■ Records to use ■
·····

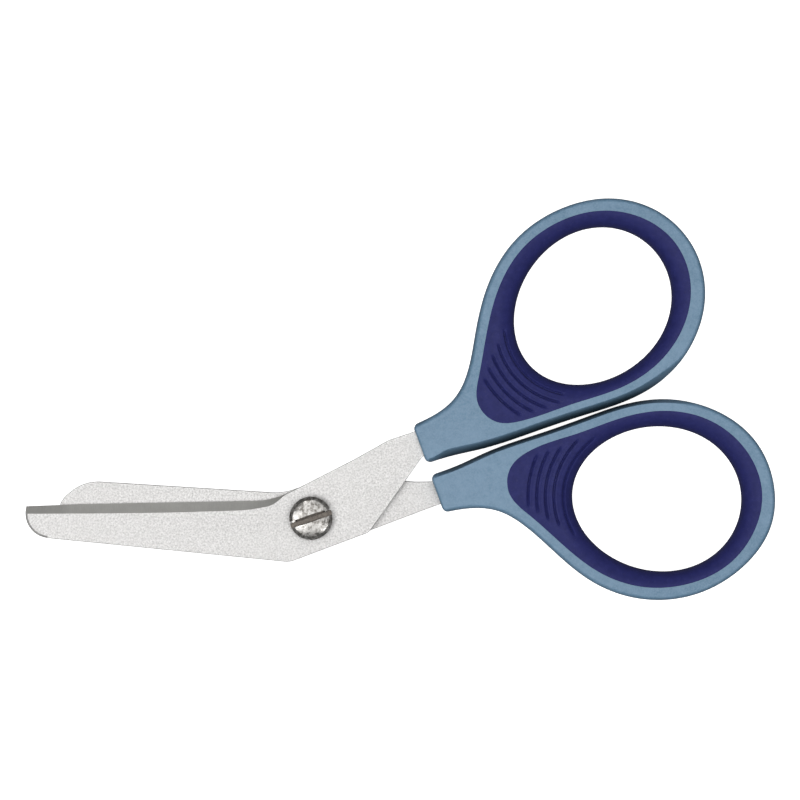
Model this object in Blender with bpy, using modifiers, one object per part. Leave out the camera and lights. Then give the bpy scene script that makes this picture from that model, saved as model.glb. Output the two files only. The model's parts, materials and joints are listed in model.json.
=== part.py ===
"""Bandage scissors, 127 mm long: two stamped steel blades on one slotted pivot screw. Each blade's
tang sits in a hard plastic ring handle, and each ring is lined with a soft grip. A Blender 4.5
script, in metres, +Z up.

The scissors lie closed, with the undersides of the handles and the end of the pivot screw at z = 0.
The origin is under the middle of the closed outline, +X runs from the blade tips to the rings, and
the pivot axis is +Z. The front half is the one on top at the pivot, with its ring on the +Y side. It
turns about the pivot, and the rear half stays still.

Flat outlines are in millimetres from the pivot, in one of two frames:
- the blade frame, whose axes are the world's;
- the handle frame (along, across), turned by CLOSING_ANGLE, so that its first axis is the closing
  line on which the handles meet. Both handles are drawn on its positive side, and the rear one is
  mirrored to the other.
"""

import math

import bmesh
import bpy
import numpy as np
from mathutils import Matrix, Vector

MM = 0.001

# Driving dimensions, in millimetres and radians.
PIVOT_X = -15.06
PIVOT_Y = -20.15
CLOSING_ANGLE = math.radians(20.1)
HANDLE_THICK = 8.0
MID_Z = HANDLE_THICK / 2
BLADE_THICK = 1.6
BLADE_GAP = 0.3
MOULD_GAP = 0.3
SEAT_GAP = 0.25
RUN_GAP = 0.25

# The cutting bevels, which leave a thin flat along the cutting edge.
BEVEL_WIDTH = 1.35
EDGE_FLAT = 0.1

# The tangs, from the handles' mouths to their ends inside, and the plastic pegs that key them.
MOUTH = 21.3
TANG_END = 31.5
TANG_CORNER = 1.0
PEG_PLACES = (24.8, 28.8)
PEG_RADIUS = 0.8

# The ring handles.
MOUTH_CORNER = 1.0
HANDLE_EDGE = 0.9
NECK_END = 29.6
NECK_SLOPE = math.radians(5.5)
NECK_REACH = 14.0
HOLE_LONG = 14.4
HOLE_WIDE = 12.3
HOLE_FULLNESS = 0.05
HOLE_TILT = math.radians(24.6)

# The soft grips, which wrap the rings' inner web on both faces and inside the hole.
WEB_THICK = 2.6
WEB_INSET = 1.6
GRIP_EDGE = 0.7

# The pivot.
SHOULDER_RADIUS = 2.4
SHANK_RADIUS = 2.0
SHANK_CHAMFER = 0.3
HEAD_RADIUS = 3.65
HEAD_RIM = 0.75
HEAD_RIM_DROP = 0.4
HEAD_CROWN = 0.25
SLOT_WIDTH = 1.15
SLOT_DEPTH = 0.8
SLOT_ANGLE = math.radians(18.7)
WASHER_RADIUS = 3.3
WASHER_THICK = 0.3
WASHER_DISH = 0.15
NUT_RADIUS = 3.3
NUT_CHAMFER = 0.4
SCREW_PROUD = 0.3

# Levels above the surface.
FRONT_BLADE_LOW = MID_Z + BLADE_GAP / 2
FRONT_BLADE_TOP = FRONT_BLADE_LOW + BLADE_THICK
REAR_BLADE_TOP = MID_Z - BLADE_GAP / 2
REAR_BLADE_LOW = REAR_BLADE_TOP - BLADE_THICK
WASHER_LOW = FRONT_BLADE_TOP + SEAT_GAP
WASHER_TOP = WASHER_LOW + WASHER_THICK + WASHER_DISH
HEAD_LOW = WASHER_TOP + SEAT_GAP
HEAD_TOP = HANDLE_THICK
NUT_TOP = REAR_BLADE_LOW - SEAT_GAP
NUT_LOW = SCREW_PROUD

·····

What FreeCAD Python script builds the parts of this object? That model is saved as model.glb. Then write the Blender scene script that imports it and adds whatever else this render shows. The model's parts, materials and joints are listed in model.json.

·····

■ Aim ■
Transcribe, word for word, every line from the line with "Model this object" to the line with "GRIP_EDGE = 0.7", inclusive, and output nothing else.

■ Solution ■
Model this object in Blender with bpy, using modifiers, one object per part. Leave out the camera and lights. Then give the bpy scene script that makes this picture from that model, saved as model.glb. Output the two files only. The model's parts, materials and joints are listed in model.json.
=== part.py ===
"""Bandage scissors, 127 mm long: two stamped steel blades on one slotted pivot screw. Each blade's
tang sits in a hard plastic ring handle, and each ring is lined with a soft grip. A Blender 4.5
script, in metres, +Z up.

The scissors lie closed, with the undersides of the handles and the end of the pivot screw at z = 0.
The origin is under the middle of the closed outline, +X runs from the blade tips to the rings, and
the pivot axis is +Z. The front half is the one on top at the pivot, with its ring on the +Y side. It
turns about the pivot, and the rear half stays still.

Flat outlines are in millimetres from the pivot, in one of two frames:
- the blade frame, whose axes are the world's;
- the handle frame (along, across), turned by CLOSING_ANGLE, so that its first axis is the closing
  line on which the handles meet. Both handles are drawn on its positive side, and the rear one is
  mirrored to the other.
"""

import math

import bmesh
import bpy
import numpy as np
from mathutils import Matrix, Vector

MM = 0.001

# Driving dimensions, in millimetres and radians.
PIVOT_X = -15.06
PIVOT_Y = -20.15
CLOSING_ANGLE = math.radians(20.1)
HANDLE_THICK = 8.0
MID_Z = HANDLE_THICK / 2
BLADE_THICK = 1.6
BLADE_GAP = 0.3
MOULD_GAP = 0.3
SEAT_GAP = 0.25
RUN_GAP = 0.25

# The cutting bevels, which leave a thin flat along the cutting edge.
BEVEL_WIDTH = 1.35
EDGE_FLAT = 0.1

# The tangs, from the handles' mouths to their ends inside, and the plastic pegs that key them.
MOUTH = 21.3
TANG_END = 31.5
TANG_CORNER = 1.0
PEG_PLACES = (24.8, 28.8)
PEG_RADIUS = 0.8

# The ring handles.
MOUTH_CORNER = 1.0
HANDLE_EDGE = 0.9
NECK_END = 29.6
NECK_SLOPE = math.radians(5.5)
NECK_REACH = 14.0
HOLE_LONG = 14.4
HOLE_WIDE = 12.3
HOLE_FULLNESS = 0.05
HOLE_TILT = math.radians(24.6)

# The soft grips, which wrap the rings' inner web on both faces and inside the hole.
WEB_THICK = 2.6
WEB_INSET = 1.6
GRIP_EDGE = 0.7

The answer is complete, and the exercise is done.